What the task asks:
Copy each line of the listing below exactly.

Information supplied:

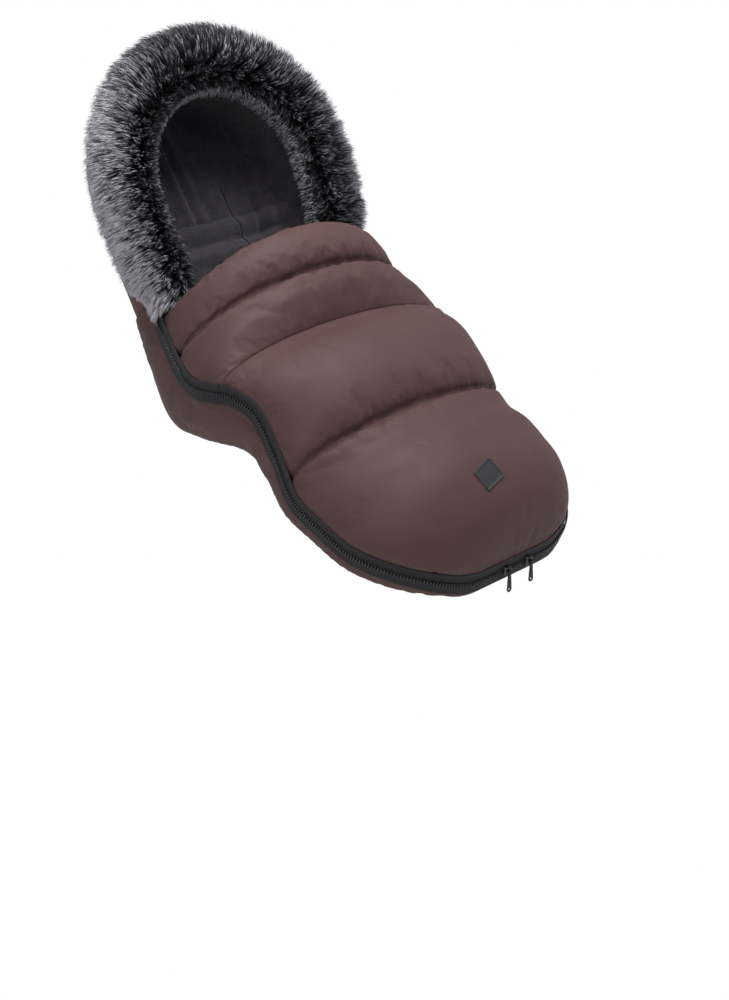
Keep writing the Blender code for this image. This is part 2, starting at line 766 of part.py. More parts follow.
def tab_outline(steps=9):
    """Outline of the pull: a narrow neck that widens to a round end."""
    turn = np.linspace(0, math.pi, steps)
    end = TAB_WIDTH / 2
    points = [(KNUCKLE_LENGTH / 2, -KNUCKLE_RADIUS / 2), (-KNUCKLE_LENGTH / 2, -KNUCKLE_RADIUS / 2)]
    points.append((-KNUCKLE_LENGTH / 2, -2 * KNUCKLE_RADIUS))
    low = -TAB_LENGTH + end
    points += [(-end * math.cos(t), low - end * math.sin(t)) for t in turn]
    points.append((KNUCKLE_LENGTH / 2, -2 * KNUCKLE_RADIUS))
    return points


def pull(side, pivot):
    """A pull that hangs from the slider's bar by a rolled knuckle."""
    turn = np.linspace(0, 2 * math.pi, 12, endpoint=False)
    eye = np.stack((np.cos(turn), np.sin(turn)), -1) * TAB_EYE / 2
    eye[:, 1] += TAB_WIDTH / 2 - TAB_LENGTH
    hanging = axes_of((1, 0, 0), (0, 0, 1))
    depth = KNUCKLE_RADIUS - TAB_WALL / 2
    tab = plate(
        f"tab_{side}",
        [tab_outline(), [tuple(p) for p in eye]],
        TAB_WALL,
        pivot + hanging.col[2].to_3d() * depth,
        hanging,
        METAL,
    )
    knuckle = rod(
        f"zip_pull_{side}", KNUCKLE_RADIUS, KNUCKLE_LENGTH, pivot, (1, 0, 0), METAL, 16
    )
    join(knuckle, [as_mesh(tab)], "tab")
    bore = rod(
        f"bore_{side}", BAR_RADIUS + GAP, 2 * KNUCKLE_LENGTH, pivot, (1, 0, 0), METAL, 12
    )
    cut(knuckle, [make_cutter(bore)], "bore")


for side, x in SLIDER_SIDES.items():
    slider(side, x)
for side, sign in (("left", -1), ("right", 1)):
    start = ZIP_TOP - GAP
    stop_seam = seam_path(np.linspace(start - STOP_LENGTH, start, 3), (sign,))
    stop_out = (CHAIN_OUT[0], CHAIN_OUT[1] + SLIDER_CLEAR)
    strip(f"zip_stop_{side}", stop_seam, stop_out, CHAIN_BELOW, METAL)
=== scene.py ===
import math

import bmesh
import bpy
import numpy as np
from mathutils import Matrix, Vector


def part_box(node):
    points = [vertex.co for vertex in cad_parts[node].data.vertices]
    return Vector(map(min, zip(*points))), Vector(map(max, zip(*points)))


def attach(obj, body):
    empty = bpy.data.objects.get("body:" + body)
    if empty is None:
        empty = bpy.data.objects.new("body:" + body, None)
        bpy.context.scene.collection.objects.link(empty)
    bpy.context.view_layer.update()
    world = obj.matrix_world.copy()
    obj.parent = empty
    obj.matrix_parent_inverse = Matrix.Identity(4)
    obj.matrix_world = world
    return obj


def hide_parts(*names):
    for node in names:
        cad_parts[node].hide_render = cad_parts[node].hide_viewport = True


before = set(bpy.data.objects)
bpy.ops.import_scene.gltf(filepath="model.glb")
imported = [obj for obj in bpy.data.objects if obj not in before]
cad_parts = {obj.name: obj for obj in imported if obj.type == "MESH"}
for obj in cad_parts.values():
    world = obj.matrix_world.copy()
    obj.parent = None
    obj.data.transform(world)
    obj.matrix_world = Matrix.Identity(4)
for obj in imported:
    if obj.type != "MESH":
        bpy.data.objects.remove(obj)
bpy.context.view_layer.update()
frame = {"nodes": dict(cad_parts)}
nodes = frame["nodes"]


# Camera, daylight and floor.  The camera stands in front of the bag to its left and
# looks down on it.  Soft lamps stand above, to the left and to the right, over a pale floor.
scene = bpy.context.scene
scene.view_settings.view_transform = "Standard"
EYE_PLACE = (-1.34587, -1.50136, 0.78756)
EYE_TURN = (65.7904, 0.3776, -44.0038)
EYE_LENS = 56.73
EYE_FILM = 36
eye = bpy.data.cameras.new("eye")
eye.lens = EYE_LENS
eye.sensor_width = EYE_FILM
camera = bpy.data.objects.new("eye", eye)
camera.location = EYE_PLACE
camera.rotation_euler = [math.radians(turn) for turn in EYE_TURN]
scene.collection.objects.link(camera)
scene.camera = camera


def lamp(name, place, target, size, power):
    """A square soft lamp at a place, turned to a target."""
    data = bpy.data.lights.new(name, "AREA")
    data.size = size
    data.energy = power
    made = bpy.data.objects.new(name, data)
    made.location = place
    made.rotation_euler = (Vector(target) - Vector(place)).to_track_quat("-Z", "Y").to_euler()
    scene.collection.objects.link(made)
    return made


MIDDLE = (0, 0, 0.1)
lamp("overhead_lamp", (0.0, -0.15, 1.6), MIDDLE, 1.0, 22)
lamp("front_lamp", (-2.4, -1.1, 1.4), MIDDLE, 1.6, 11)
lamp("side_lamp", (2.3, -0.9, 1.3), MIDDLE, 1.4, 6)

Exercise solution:
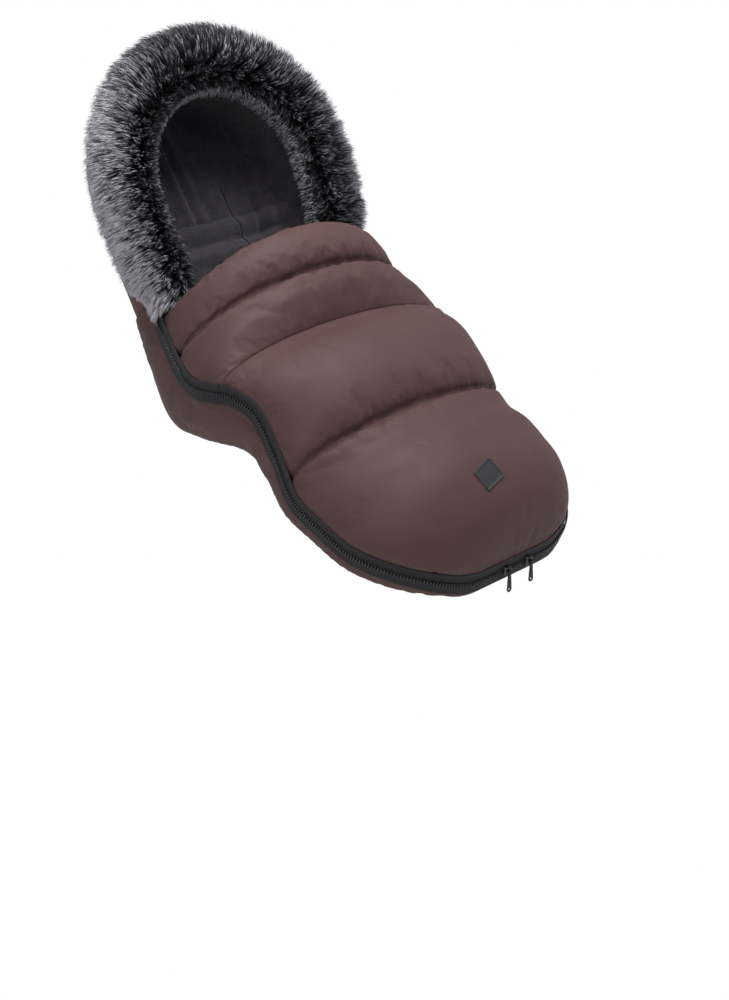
Keep writing the Blender code for this image. This is part 2, starting at line 766 of part.py. More parts follow.
def tab_outline(steps=9):
    """Outline of the pull: a narrow neck that widens to a round end."""
    turn = np.linspace(0, math.pi, steps)
    end = TAB_WIDTH / 2
    points = [(KNUCKLE_LENGTH / 2, -KNUCKLE_RADIUS / 2), (-KNUCKLE_LENGTH / 2, -KNUCKLE_RADIUS / 2)]
    points.append((-KNUCKLE_LENGTH / 2, -2 * KNUCKLE_RADIUS))
    low = -TAB_LENGTH + end
    points += [(-end * math.cos(t), low - end * math.sin(t)) for t in turn]
    points.append((KNUCKLE_LENGTH / 2, -2 * KNUCKLE_RADIUS))
    return points


def pull(side, pivot):
    """A pull that hangs from the slider's bar by a rolled knuckle."""
    turn = np.linspace(0, 2 * math.pi, 12, endpoint=False)
    eye = np.stack((np.cos(turn), np.sin(turn)), -1) * TAB_EYE / 2
    eye[:, 1] += TAB_WIDTH / 2 - TAB_LENGTH
    hanging = axes_of((1, 0, 0), (0, 0, 1))
    depth = KNUCKLE_RADIUS - TAB_WALL / 2
    tab = plate(
        f"tab_{side}",
        [tab_outline(), [tuple(p) for p in eye]],
        TAB_WALL,
        pivot + hanging.col[2].to_3d() * depth,
        hanging,
        METAL,
    )
    knuckle = rod(
        f"zip_pull_{side}", KNUCKLE_RADIUS, KNUCKLE_LENGTH, pivot, (1, 0, 0), METAL, 16
    )
    join(knuckle, [as_mesh(tab)], "tab")
    bore = rod(
        f"bore_{side}", BAR_RADIUS + GAP, 2 * KNUCKLE_LENGTH, pivot, (1, 0, 0), METAL, 12
    )
    cut(knuckle, [make_cutter(bore)], "bore")


for side, x in SLIDER_SIDES.items():
    slider(side, x)
for side, sign in (("left", -1), ("right", 1)):
    start = ZIP_TOP - GAP
    stop_seam = seam_path(np.linspace(start - STOP_LENGTH, start, 3), (sign,))
    stop_out = (CHAIN_OUT[0], CHAIN_OUT[1] + SLIDER_CLEAR)
    strip(f"zip_stop_{side}", stop_seam, stop_out, CHAIN_BELOW, METAL)
=== scene.py ===
import math

import bmesh
import bpy
import numpy as np
from mathutils import Matrix, Vector


def part_box(node):
    points = [vertex.co for vertex in cad_parts[node].data.vertices]
    return Vector(map(min, zip(*points))), Vector(map(max, zip(*points)))


def attach(obj, body):
    empty = bpy.data.objects.get("body:" + body)
    if empty is None:
        empty = bpy.data.objects.new("body:" + body, None)
        bpy.context.scene.collection.objects.link(empty)
    bpy.context.view_layer.update()
    world = obj.matrix_world.copy()
    obj.parent = empty
    obj.matrix_parent_inverse = Matrix.Identity(4)
    obj.matrix_world = world
    return obj


def hide_parts(*names):
    for node in names:
        cad_parts[node].hide_render = cad_parts[node].hide_viewport = True


before = set(bpy.data.objects)
bpy.ops.import_scene.gltf(filepath="model.glb")
imported = [obj for obj in bpy.data.objects if obj not in before]
cad_parts = {obj.name: obj for obj in imported if obj.type == "MESH"}
for obj in cad_parts.values():
    world = obj.matrix_world.copy()
    obj.parent = None
    obj.data.transform(world)
    obj.matrix_world = Matrix.Identity(4)
for obj in imported:
    if obj.type != "MESH":
        bpy.data.objects.remove(obj)
bpy.context.view_layer.update()
frame = {"nodes": dict(cad_parts)}
nodes = frame["nodes"]


# Camera, daylight and floor.  The camera stands in front of the bag to its left and
# looks down on it.  Soft lamps stand above, to the left and to the right, over a pale floor.
scene = bpy.context.scene
scene.view_settings.view_transform = "Standard"
EYE_PLACE = (-1.34587, -1.50136, 0.78756)
EYE_TURN = (65.7904, 0.3776, -44.0038)
EYE_LENS = 56.73
EYE_FILM = 36
eye = bpy.data.cameras.new("eye")
eye.lens = EYE_LENS
eye.sensor_width = EYE_FILM
camera = bpy.data.objects.new("eye", eye)
camera.location = EYE_PLACE
camera.rotation_euler = [math.radians(turn) for turn in EYE_TURN]
scene.collection.objects.link(camera)
scene.camera = camera


def lamp(name, place, target, size, power):
    """A square soft lamp at a place, turned to a target."""
    data = bpy.data.lights.new(name, "AREA")
    data.size = size
    data.energy = power
    made = bpy.data.objects.new(name, data)
    made.location = place
    made.rotation_euler = (Vector(target) - Vector(place)).to_track_quat("-Z", "Y").to_euler()
    scene.collection.objects.link(made)
    return made


MIDDLE = (0, 0, 0.1)
lamp("overhead_lamp", (0.0, -0.15, 1.6), MIDDLE, 1.0, 22)
lamp("front_lamp", (-2.4, -1.1, 1.4), MIDDLE, 1.6, 11)
lamp("side_lamp", (2.3, -0.9, 1.3), MIDDLE, 1.4, 6)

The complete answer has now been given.